Tension is an emotion rooted in delay. The job of the horror author is to set up a disaster and then stave off its arrival for as long as possible, to draw out the anticipation of it, to bleed the audience through tiny incisions but never cut the artery. The longer they can hold out the better the eventual payoff will feel, especially if they can use the interim period to make sure the central characters are worth caring for. And at the climax, when the truth is finally revealed, the better for it to be a startling truth, altogether different—and much worse—than the audience predicted. The best horror ends abruptly, the audience still in an almost post-coital daze, the implications of this final revelation still kicking around in their heads. The last five minutes of Psycho or The Shining or Cure or The Wicker Man or Sleepaway Camp or The Ring are designed to capture the audience in a warm embrace and knife them in the back at the same time. But it only works because tension has been built, bit by bit, over the previous 90 minutes.

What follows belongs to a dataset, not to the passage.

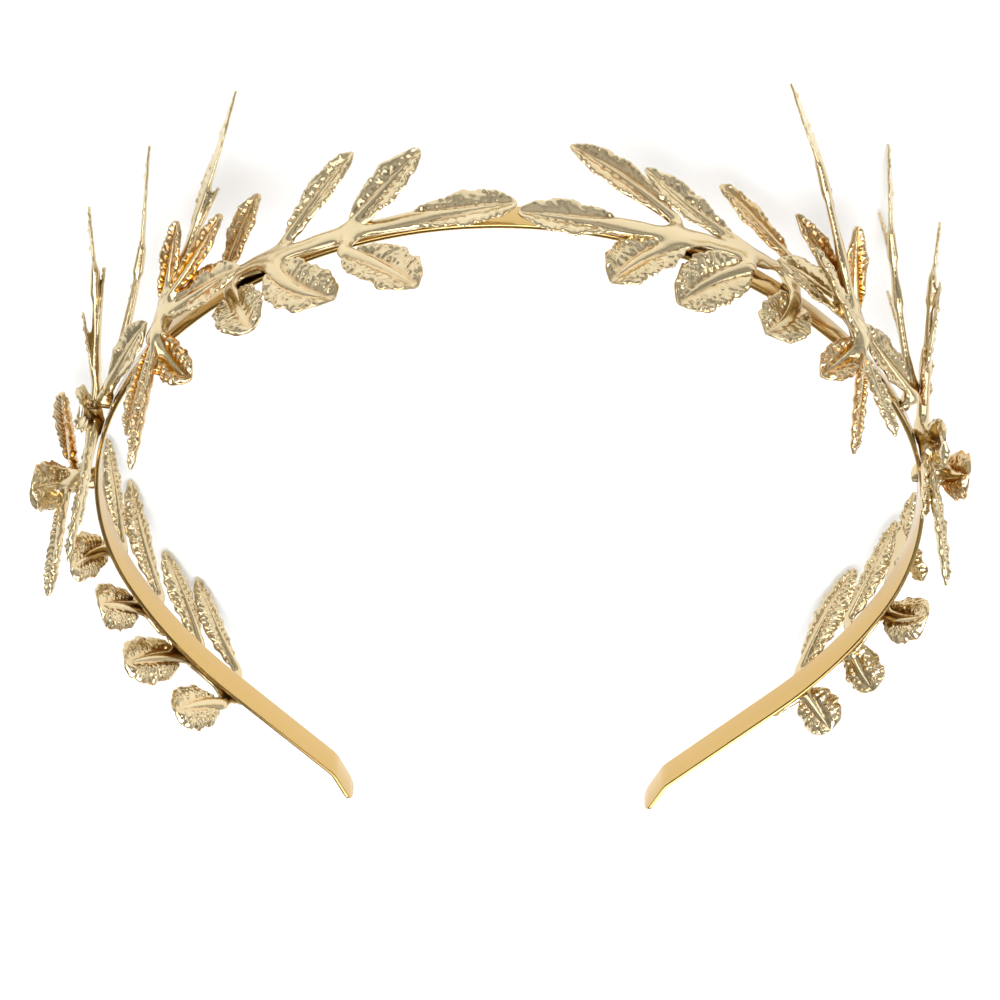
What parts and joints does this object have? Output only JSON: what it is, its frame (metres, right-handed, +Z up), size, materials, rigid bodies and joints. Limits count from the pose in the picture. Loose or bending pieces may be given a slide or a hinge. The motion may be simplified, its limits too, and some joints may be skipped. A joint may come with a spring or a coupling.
{
  "type": "laurel wreath crown",
  "caption": "Open metal headband with cast laurel sprigs around its outside, their tips meeting at the front, and outward-bent tips at its open back.",
  "frame": {"origin": "centre of the footprint on the floor plane, which the leaf tips that the crown lies on touch", "axes": "The crown lies upside down, 6 degrees off level. +X is to the right of the picture, +Y is towards the crown's front, where the sprigs meet, and +Z is up from the floor, towards the band's lower edge as worn."},
  "size_m": [0.1654, 0.1515, 0.0506],
  "materials": {
    "polished_band": "polished champagne gold plate",
    "cast_gold": "polished cast relief, champagne gold plate"
  },
  "bodies": {
    "root": {"band": "polished_band", "left_front_sprig": "cast_gold", "left_second_sprig": "cast_gold", "left_third_sprig": "cast_gold", "left_fourth_sprig": "cast_gold", "left_side_sprig": "cast_gold", "left_rear_sprig": "cast_gold", "left_end_sprig": "cast_gold", "right_front_sprig": "cast_gold", "right_second_sprig": "cast_gold", "right_third_sprig": "cast_gold", "right_fourth_sprig": "cast_gold", "right_side_sprig": "cast_gold", "right_rear_sprig": "cast_gold", "right_end_sprig": "cast_gold"}
  },
  "joints": []
}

The contradiction inherent to this kind of horror is that the audience will never make it to that golden reveal 90 minutes in without an early hook. They need to see something that primes the mystery, some early indication of the horror at hand so they can start building theories in their mind. Psycho kills its protagonist, the top-billed actress of the film, in the first 45 minutes. For an audience who went in expecting to see a movie about Janet Leigh, her almost immediate death is a dramatic primer. All bets are off—who knows where the story is going to go next. It Follows opens with its first and most gruesome kill, given just moments of screen time, to show the audience what the monster is capable of. The remainder of the movie shows progressively less and less—the audience has been primed and their minds will do the heavy lifting to create tension far better than any special effect. Cure and Seven are masterclasses in this trick, the latter’s major reveal requiring only an oblique visual suggestion and arriving just under three minutes before the credits roll. The primer hooks the audience early, sets up the engine for tension, and then lets exposition and imagination take the wheel. The horror director’s job is to slip a knife slowly between his audience’s ribs before twisting it at the very end, and to do that he needs to hook them early.

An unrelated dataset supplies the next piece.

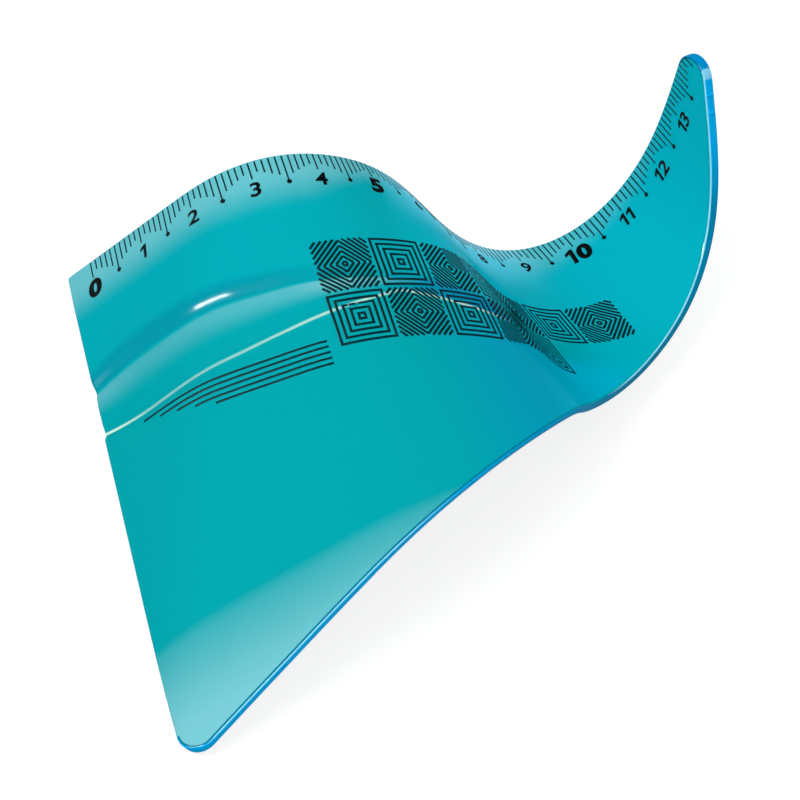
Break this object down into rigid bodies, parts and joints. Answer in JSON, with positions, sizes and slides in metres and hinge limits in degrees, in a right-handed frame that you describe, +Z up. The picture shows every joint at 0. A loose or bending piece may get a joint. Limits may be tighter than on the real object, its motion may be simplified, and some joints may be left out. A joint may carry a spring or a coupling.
{
  "type": "flexible set square",
  "caption": "Translucent flexible 30/60/90 triangle ruler, bent into an S, with a centimetre scale along its longer leg and a tapered grip channel.",
  "frame": {"origin": "middle of the bounding box, on the table that the bent sheet rests on", "axes": "+X from the rounded 60 degree tip to the sharp 30 degree tip, -Y the side that the long slanting edge faces, +Z up, the way the printed side faces"},
  "size_m": [0.1384, 0.0816, 0.038],
  "materials": {
    "tinted_plastic": "polished translucent blue-green flexible plastic",
    "print_ink": "black printing ink"
  },
  "bodies": {
    "corner_end": {"sheet_corner_end": "tinted_plastic"},
    "crest": {"sheet_crest": "tinted_plastic"},
    "trough": {"sheet_trough": "tinted_plastic"},
    "sharp_tip": {"sheet_sharp_tip": "tinted_plastic"}
  },
  "joints": [
    {"name": "crest_flex", "type": "hinge", "parent": "corner_end", "child": "crest", "pos_m": [-0.01144, -0.00141, 0.02426], "axis": [-0.6676, -0.7368, -0.107], "range_deg": [-45, 45], "stiffness_Nm_per_rad": 0.5},
    {"name": "flank_flex", "type": "hinge", "parent": "crest", "child": "trough", "pos_m": [0.018, -0.01406, 0.02093], "axis": [-0.3581, -0.9305, -0.0767], "range_deg": [-45, 45], "stiffness_Nm_per_rad": 0.4},
    {"name": "trough_flex", "type": "hinge", "parent": "trough", "child": "sharp_tip", "pos_m": [0.04422, -0.02798, 0.00459], "axis": [-0.5177, -0.823, 0.2336], "range_deg": [-45, 45], "stiffness_Nm_per_rad": 0.25}
  ]
}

Landing a proper horror hook is hard for a 90 minute film, but it’s a nightmare for video games that won’t get around to their Big Reveal for five to twenty hours. It Follows can kill a girl in lingerie in three minutes to give you an idea of what to expect, but in a video game the primer must come very early, before it has a chance to introduce tutorials, power-ups, or any of the other structural ephemera that builds up over time to eventually reveal the core play loop. It’s like trying to get a kid headed to their first day of kindergarten excited about graduating high school. Silent Hill 3, Eternal Darkness, and even my own Dead Secret Circle open with a dream sequence in order to give the player a taste of the horror that they won’t see again for perhaps hours. Silent Hill‘s time-to-creepy-wheelchair is like three minutes, and Resident Evil gets you a zombie beheading in less than 60 seconds from start of play. Yomawari, in one of the best horror intros I’ve seen, wields its primer like a rusty fishook and embeds it deep in less than two minutes. Games have to hook you immediately and then sustain that hook for an eternity if they want to be able to really cut you deep at the end.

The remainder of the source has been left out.